Needless to say, Anthony is a psycho who killed his immediately previous “executive assistant" Michaela and threatens to do the same to Bridget if she ever tries to leave him. He’s also got her place bugged and has sent his own security person, Damon Reclough (Rick Otto), to stalk Bridget’s and Lindsey’s cottage and try to break in so Bridget will be scared out of her own place and agree to stay at Anthony’s. As the film progresses Anthony’s character becomes more and more like Donald Trump’s: obsessed with “loyalty,” constantly reminding Bridget of the nondisclosure agreement she signed to take the job, demanding not only that she take down the blog she started about him (though she hasn’t used any real names, one wonders how his security people could have missed finding it out online), taking the surveillance footage he’s had shot of her with him and his “clients” on their dinner dates (a precaution he’s adopted to give him leverage for potential blackmail if his “clients” try to double-cross him or welch on their deals, but which he’s also used to construct a video that makes look like Bridget really was whoring herself to his “clients” at his command) and even making her smash the cell phone on which she’s taken pictures of potentially compromising documents, including Michaela’s I.D. (She does so with an eagle-shaped statuette that couldn’t help but remind me of the Maltese falcon.) Then he presents her with a new cell phone in an elaborate gold-colored gift box and says, “It was time for you to upgrade anyway.” Eventually Anthony confronts Zack and threatens to kill him if he keeps hanging around Bridget, but Lindsey and Bridget’s mom team up with Zack to get Bridget out of Anthony’s home.

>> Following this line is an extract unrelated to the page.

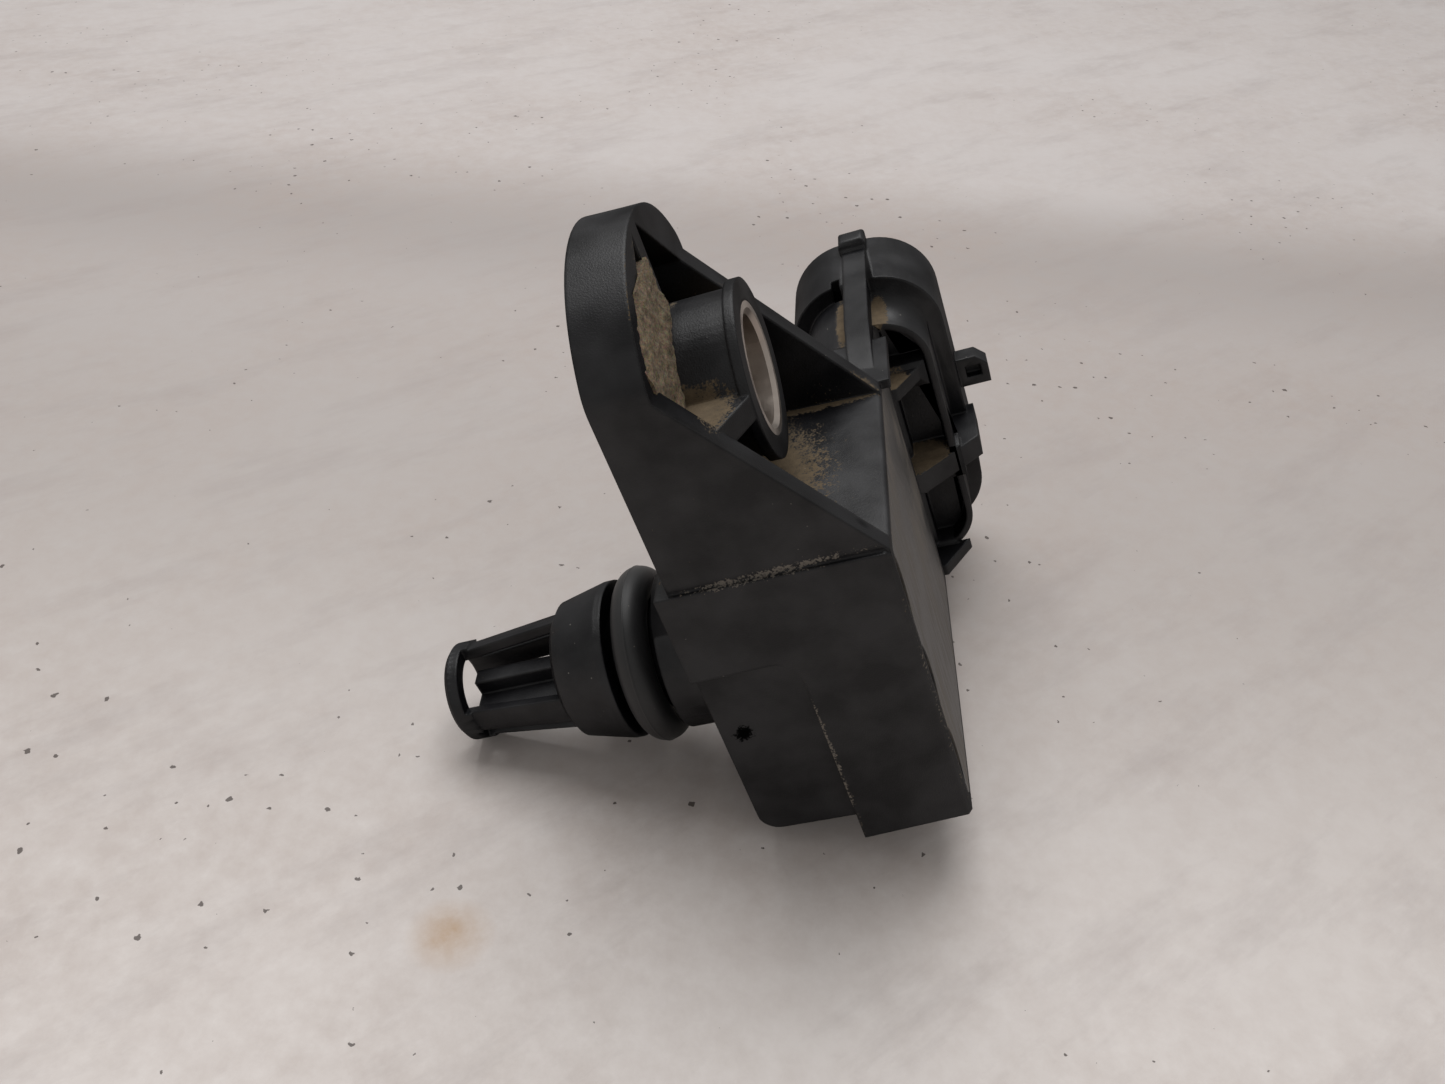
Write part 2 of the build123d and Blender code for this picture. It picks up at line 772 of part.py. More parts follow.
# Bond ribbons: from each terminal's inner end down to a pad at the board's edge
pad_x = board_low_x + board_length - bond_pad_inset
bond_x = terminal_inner_end + bond_pad_inset
bond_low = terminal_inner_height + terminal_thickness / 2
bond_top = bond_low + bond_arch
with BuildPart() as bond_ribbons:
    for side in terminal_places:
        with BuildSketch(Plane.XZ.offset(-side)):
            with BuildLine():
                Polyline(
                    (pad_x, board_top),
                    (pad_x + bond_lean, bond_top),
                    (bond_x - bond_lean, bond_top),
                    (bond_x, bond_low),
                    (bond_x - bond_thickness, bond_low),
                    (bond_x - bond_lean, bond_top - bond_thickness),
                    (pad_x + bond_lean, bond_top - bond_thickness),
                    (pad_x + bond_thickness, board_top),
                    close=True,
                )
            make_face()
        extrude(amount=bond_width / 2, both=True)

housing.part.label = "housing"
lid.part.label = "lid"
lid_seal.part.label = "lid_seal"
bush.part.label = "bush"
sealing_ring.part.label = "sealing_ring"
thermistor.part.label = "thermistor"
circuit_board.part.label = "circuit_board"
port_seal.part.label = "port_seal"
glass_block.part.label = "glass_block"
pressure_die.part.label = "pressure_die"
dam_ring.part.label = "dam_ring"
protective_gel.part.label = "protective_gel"
signal_chip.part.label = "signal_chip"
bond_ribbons.part.label = "bond_ribbons"

export_step(housing.part, "parts/housing.step")
export_step(lid.part, "parts/lid.step")
export_step(lid_seal.part, "parts/lid_seal.step")
export_step(bush.part, "parts/bush.step")
export_step(sealing_ring.part, "parts/sealing_ring.step")
export_step(thermistor.part, "parts/thermistor.step")
export_step(circuit_board.part, "parts/circuit_board.step")
export_step(port_seal.part, "parts/port_seal.step")
export_step(glass_block.part, "parts/glass_block.step")
export_step(pressure_die.part, "parts/pressure_die.step")
export_step(dam_ring.part, "parts/dam_ring.step")
export_step(protective_gel.part, "parts/protective_gel.step")
export_step(signal_chip.part, "parts/signal_chip.step")
export_step(bond_ribbons.part, "parts/bond_ribbons.step")
for piece in terminals + thermistor_leads + capacitors:
    export_step(piece, f"parts/{piece.label}.step")
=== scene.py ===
import bpy
from mathutils import Matrix, Vector


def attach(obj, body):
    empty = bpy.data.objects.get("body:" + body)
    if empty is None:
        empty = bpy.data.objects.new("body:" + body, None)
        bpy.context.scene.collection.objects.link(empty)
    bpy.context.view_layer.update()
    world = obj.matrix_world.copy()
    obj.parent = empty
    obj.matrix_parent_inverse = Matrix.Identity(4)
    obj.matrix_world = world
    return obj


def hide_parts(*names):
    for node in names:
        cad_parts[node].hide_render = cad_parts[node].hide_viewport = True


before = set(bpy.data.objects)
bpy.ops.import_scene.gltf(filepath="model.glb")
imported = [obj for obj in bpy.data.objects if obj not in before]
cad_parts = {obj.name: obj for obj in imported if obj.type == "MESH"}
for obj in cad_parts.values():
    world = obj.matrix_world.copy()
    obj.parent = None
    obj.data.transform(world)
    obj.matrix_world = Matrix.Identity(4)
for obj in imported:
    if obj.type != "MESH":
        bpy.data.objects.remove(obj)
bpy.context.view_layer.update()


# Housing
# The body, flange, bolt boss, spigot with its cage, and plug socket are one injection moulding in
# black glass-filled polyester. The edges have a small mould radius. Sandy road dust has settled
# on the sides that face the bolt, which were uppermost in the engine, and in the corners there.

mm = 0.001


def colour(text):
    """An sRGB hex colour as the linear values that a shader takes."""
    parts = [int(text[i : i + 2], 16) / 255 for i in (1, 3, 5)]
    return [c / 12.92 if c <= 0.04045 else ((c + 0.055) / 1.055) ** 2.4 for c in parts] + [1.0]


def blank(name):
    """A material with an empty node tree."""
    made = bpy.data.materials.new(name)
    made.use_nodes = True
    made.node_tree.nodes.clear()
    return made


def node(material, kind, settings=None, **links):
    """Adds one node. Settings go to its properties, and links to its inputs, as values or sockets.

    A link is named for its input, with _ for a space, or i0, i1 and so on for its number.
    """
    made = material.node_tree.nodes.new(kind)
    for name, value in (settings or {}).items():
        setattr(made, name, value)
    for name, value in links.items():
        numbered = name[0] == "i" and name[1:].isdigit()
        key = int(name[1:]) if numbered else name.replace("_", " ")
        if isinstance(value, bpy.types.NodeSocket):
            material.node_tree.links.new(value, made.inputs[key])
        else:
            made.inputs[key].default_value = value
    return made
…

Anthony tells Bridget she has a choice -- either stay with him and be second-in-command of his financial empire as long as she’s suitably “loyal,” or he’ll kill her and use his primo connections with law enforcement to escape any accountability or punishment -- but in the end Anthony is actually arrested for Michaela’s murder and Our Heroine ends up with her twerpy little boyfriend and the dream blogging job she came to L.A. in hopes of getting. Both Her Deadly Sugar Daddy and The Secret Life of a Celebrity Surrogate deal with an innocent young woman taking a job with mysterious rich people (two rich people in Celebrity Surrogate) and finding that her life is literally not her own anymore as they subject her to horrible levels of discipline and control for their own ends -- but somehow the writing in Celebrity Surrogate is a lot stronger and both the heroine and her tormentors come off as far more complex and comprehensible characters than the ones in Her Deadly Sugar Daddy. We never learn much about Anthony Glonz -- either how he made his money or what drove him to his obsessions -- though he’s enough like Donald Trump I mentally gave him Trump’s real-life story (spoiled-brat son of a rich man who likes to portray himself as self-made when he really wasn’t) and thought of a sequel in which he escapes punishment for his crimes and ultimately gets to be President. About the only worthwhile aspect of this movie is Brent Bailey’s performance as Anthony: full of little glare-ice twists in his eyes and subtle changes in his intonations to let us know when he’s being Prince Charming and when he’s being Satan. Both the actor and the character deserved a better showcase than Her Deadly Sugar Daddy!